### GOAL
Write each line out exactly, leaving none out.

### DATA
+++
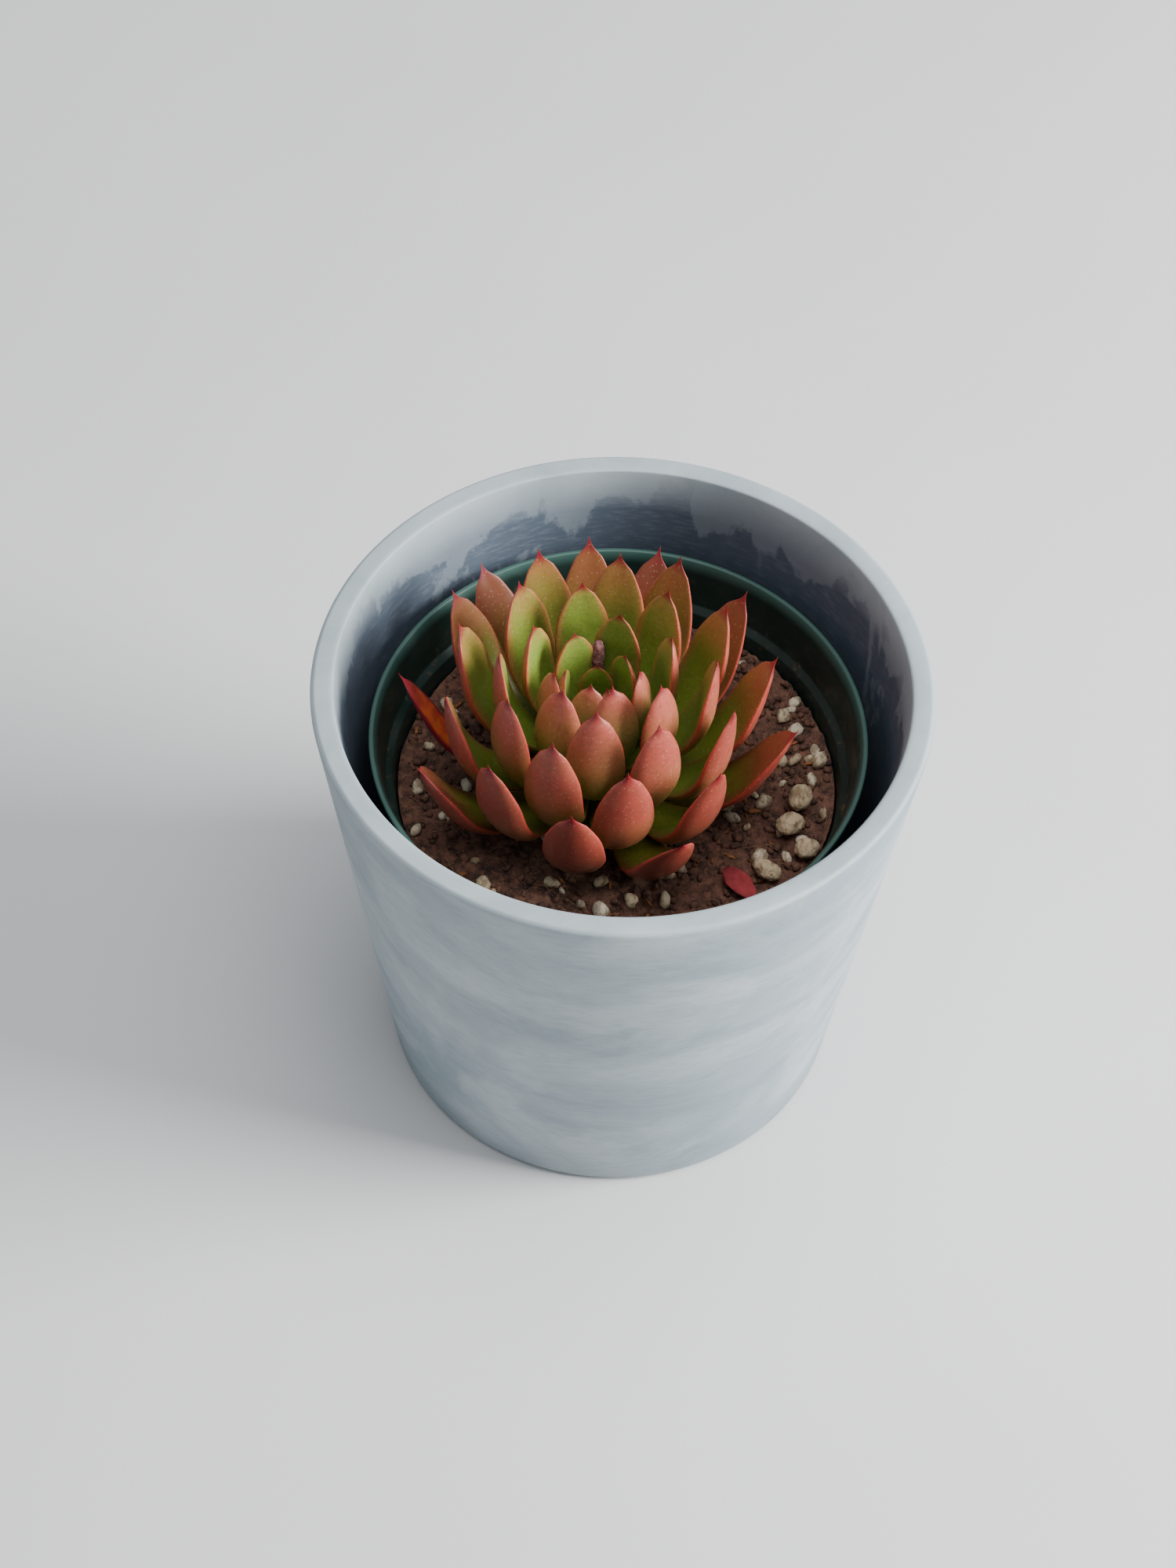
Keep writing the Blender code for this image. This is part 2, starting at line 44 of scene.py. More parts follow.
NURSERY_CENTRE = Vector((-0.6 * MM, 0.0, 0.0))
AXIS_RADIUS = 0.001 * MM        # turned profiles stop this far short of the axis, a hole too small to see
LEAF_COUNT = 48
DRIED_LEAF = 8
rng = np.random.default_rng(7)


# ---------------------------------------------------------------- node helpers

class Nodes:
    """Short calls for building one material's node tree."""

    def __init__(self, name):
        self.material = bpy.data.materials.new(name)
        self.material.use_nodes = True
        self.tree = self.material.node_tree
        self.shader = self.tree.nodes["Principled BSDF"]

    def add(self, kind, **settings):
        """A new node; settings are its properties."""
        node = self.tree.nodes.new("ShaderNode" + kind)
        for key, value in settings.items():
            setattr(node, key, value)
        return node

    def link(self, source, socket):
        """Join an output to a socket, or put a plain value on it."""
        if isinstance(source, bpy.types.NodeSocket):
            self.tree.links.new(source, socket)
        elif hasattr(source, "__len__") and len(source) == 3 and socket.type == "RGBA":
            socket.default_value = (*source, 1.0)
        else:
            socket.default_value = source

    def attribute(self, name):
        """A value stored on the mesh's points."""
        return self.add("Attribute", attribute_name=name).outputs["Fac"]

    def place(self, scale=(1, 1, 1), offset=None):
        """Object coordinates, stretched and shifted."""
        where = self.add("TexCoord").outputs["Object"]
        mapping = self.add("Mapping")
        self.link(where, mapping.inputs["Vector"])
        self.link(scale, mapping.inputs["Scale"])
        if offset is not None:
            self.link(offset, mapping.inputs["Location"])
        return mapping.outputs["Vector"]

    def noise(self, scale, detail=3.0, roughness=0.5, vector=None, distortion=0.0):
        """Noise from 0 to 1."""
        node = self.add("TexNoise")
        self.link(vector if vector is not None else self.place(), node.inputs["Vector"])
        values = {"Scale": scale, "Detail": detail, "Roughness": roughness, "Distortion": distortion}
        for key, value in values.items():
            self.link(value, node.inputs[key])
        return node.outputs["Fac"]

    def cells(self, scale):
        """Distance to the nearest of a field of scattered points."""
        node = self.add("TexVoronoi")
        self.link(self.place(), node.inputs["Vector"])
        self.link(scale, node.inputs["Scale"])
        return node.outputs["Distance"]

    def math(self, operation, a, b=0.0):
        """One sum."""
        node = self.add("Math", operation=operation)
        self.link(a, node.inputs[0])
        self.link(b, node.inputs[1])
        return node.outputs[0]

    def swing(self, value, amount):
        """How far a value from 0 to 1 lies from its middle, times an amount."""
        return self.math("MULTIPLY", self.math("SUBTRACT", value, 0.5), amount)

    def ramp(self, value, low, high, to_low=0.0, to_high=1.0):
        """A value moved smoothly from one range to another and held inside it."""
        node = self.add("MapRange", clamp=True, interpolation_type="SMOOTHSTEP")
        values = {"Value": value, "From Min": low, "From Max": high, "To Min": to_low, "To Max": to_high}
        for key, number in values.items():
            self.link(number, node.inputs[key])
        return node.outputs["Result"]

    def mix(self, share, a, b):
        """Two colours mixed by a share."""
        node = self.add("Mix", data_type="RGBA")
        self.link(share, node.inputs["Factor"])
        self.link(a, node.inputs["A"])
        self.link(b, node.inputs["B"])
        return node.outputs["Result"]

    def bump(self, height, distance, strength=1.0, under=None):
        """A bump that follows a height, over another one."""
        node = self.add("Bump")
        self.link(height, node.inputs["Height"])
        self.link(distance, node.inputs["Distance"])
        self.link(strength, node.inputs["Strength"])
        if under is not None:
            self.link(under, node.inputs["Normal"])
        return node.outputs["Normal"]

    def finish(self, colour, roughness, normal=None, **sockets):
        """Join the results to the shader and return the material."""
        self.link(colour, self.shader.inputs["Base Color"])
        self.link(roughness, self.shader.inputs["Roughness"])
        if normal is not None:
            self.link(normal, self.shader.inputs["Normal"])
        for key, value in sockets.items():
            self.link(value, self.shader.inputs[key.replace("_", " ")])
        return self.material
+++
### CORRECT OUTPUT
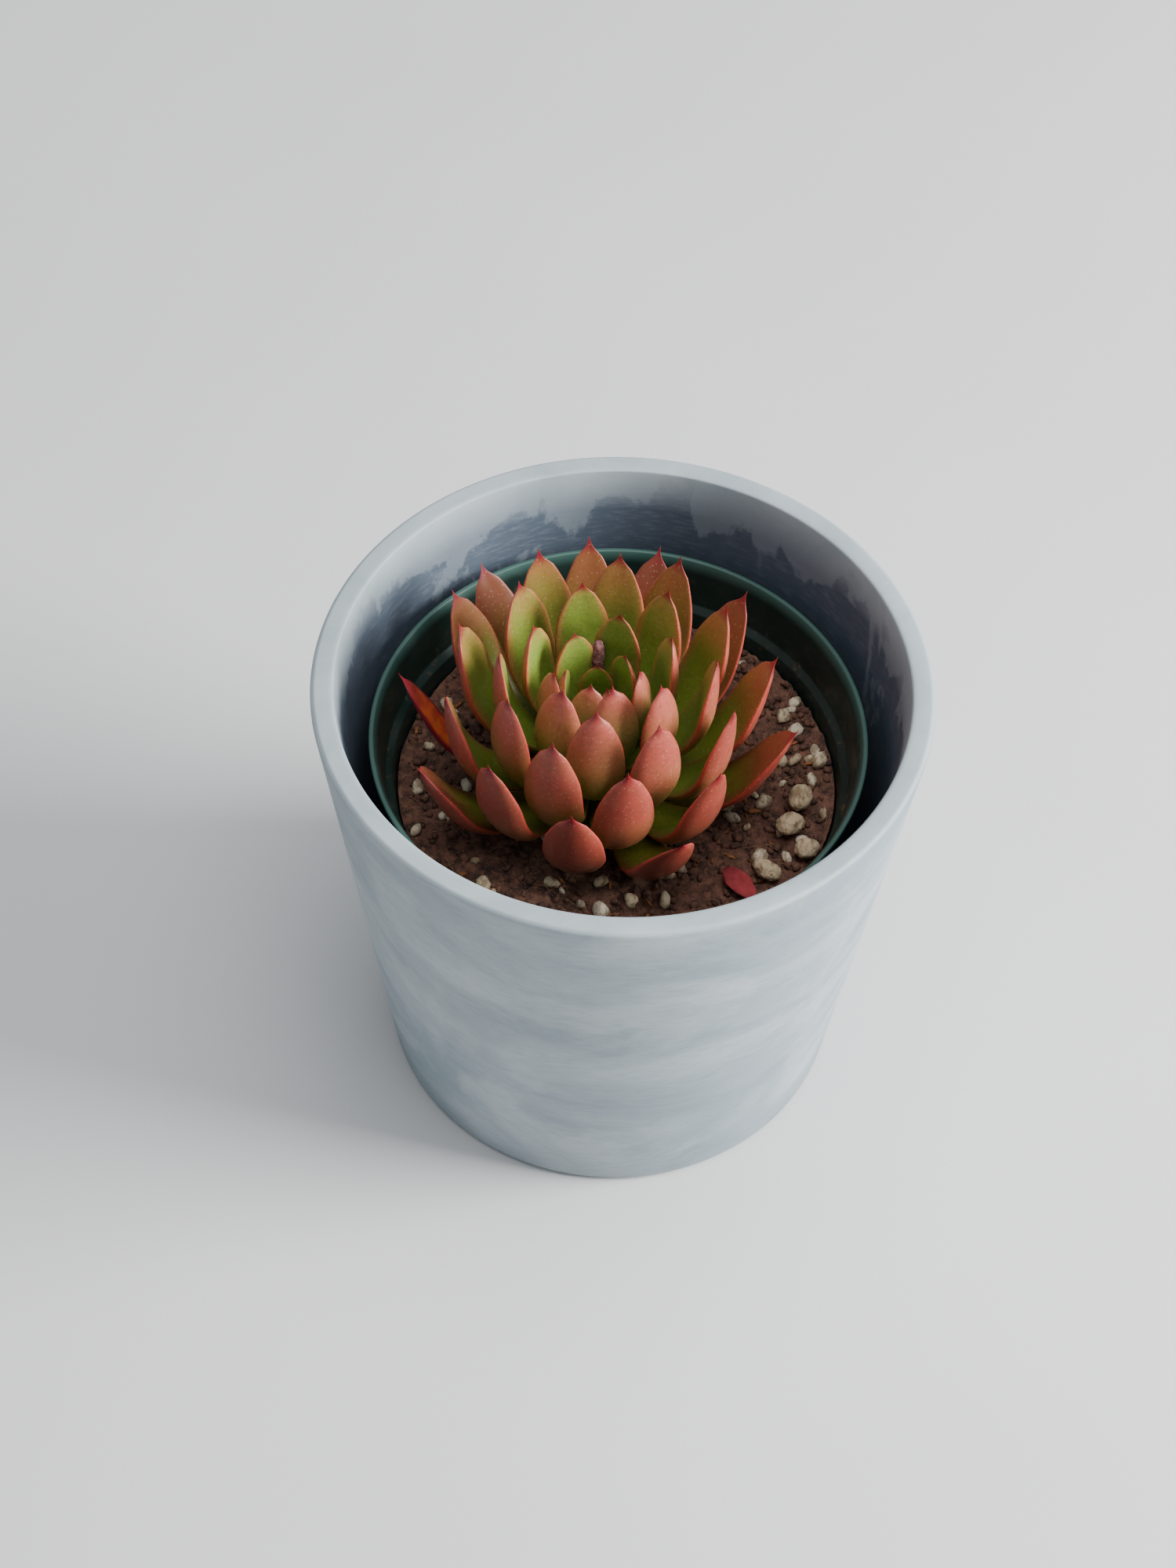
Keep writing the Blender code for this image. This is part 2, starting at line 44 of scene.py. More parts follow.
NURSERY_CENTRE = Vector((-0.6 * MM, 0.0, 0.0))
AXIS_RADIUS = 0.001 * MM        # turned profiles stop this far short of the axis, a hole too small to see
LEAF_COUNT = 48
DRIED_LEAF = 8
rng = np.random.default_rng(7)


# ---------------------------------------------------------------- node helpers

class Nodes:
    """Short calls for building one material's node tree."""

    def __init__(self, name):
        self.material = bpy.data.materials.new(name)
        self.material.use_nodes = True
        self.tree = self.material.node_tree
        self.shader = self.tree.nodes["Principled BSDF"]

    def add(self, kind, **settings):
        """A new node; settings are its properties."""
        node = self.tree.nodes.new("ShaderNode" + kind)
        for key, value in settings.items():
            setattr(node, key, value)
        return node

    def link(self, source, socket):
        """Join an output to a socket, or put a plain value on it."""
        if isinstance(source, bpy.types.NodeSocket):
            self.tree.links.new(source, socket)
        elif hasattr(source, "__len__") and len(source) == 3 and socket.type == "RGBA":
            socket.default_value = (*source, 1.0)
        else:
            socket.default_value = source

    def attribute(self, name):
        """A value stored on the mesh's points."""
        return self.add("Attribute", attribute_name=name).outputs["Fac"]

    def place(self, scale=(1, 1, 1), offset=None):
        """Object coordinates, stretched and shifted."""
        where = self.add("TexCoord").outputs["Object"]
        mapping = self.add("Mapping")
        self.link(where, mapping.inputs["Vector"])
        self.link(scale, mapping.inputs["Scale"])
        if offset is not None:
            self.link(offset, mapping.inputs["Location"])
        return mapping.outputs["Vector"]

    def noise(self, scale, detail=3.0, roughness=0.5, vector=None, distortion=0.0):
        """Noise from 0 to 1."""
        node = self.add("TexNoise")
        self.link(vector if vector is not None else self.place(), node.inputs["Vector"])
        values = {"Scale": scale, "Detail": detail, "Roughness": roughness, "Distortion": distortion}
        for key, value in values.items():
            self.link(value, node.inputs[key])
        return node.outputs["Fac"]

    def cells(self, scale):
        """Distance to the nearest of a field of scattered points."""
        node = self.add("TexVoronoi")
        self.link(self.place(), node.inputs["Vector"])
        self.link(scale, node.inputs["Scale"])
        return node.outputs["Distance"]

    def math(self, operation, a, b=0.0):
        """One sum."""
        node = self.add("Math", operation=operation)
        self.link(a, node.inputs[0])
        self.link(b, node.inputs[1])
        return node.outputs[0]

    def swing(self, value, amount):
        """How far a value from 0 to 1 lies from its middle, times an amount."""
        return self.math("MULTIPLY", self.math("SUBTRACT", value, 0.5), amount)

    def ramp(self, value, low, high, to_low=0.0, to_high=1.0):
        """A value moved smoothly from one range to another and held inside it."""
        node = self.add("MapRange", clamp=True, interpolation_type="SMOOTHSTEP")
        values = {"Value": value, "From Min": low, "From Max": high, "To Min": to_low, "To Max": to_high}
        for key, number in values.items():
            self.link(number, node.inputs[key])
        return node.outputs["Result"]

    def mix(self, share, a, b):
        """Two colours mixed by a share."""
        node = self.add("Mix", data_type="RGBA")
        self.link(share, node.inputs["Factor"])
        self.link(a, node.inputs["A"])
        self.link(b, node.inputs["B"])
        return node.outputs["Result"]

    def bump(self, height, distance, strength=1.0, under=None):
        """A bump that follows a height, over another one."""
        node = self.add("Bump")
        self.link(height, node.inputs["Height"])
        self.link(distance, node.inputs["Distance"])
        self.link(strength, node.inputs["Strength"])
        if under is not None:
            self.link(under, node.inputs["Normal"])
        return node.outputs["Normal"]

    def finish(self, colour, roughness, normal=None, **sockets):
        """Join the results to the shader and return the material."""
        self.link(colour, self.shader.inputs["Base Color"])
        self.link(roughness, self.shader.inputs["Roughness"])
        if normal is not None:
            self.link(normal, self.shader.inputs["Normal"])
        for key, value in sockets.items():
            self.link(value, self.shader.inputs[key.replace("_", " ")])
        return self.material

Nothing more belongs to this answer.